Some highwaymen responded by forming gangs, although many
of these were short-lived as they invariably fell out over how to divide the
spoils. One of the more notable gangs of highwaymen operated in and around Cherhill,
a Wiltshire village on the Great West Road, in the late eighteenth and early
nineteenth centuries; being poor men who only owned one set of clothes each
(clearly highway robbery was not always lucrative), they became (in)famous for
doing their robberies naked so that no-one would be able to identify them by their
clothes.
Highway robbery in England died out in the early nineteenth
century. Some would assume that it was killed off by the railways, but it would
appear there were a number of factors at play. Highway robbery had actually become
quite rare by the time that century began, and the last recorded one took place
in 1831 (two years after Stephenson built his
Rocket).
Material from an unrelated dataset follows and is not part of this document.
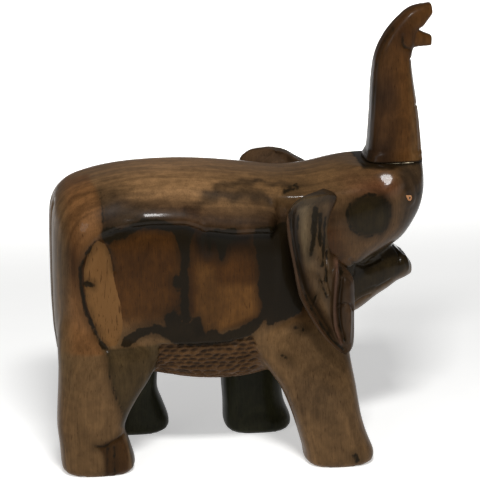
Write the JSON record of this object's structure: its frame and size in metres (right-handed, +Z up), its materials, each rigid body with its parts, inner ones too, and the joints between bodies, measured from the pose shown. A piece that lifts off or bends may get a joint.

The increase in the turnpike system with its tolled and
gated roads had combined in the mid-to-late eighteenth century with the increased
enclosure of farmland to limit highwaymen’s activities (there was, quite
simply, less open space), and in the early nineteenth century they were limited
further by the expansion of cities (especially London) into what had been open
countryside. As the cities grew, policing became more effective, and the
increased use of banknotes helped too as they were easier to trace than gold
coins. The ‘gentleman of the road’ had had his day.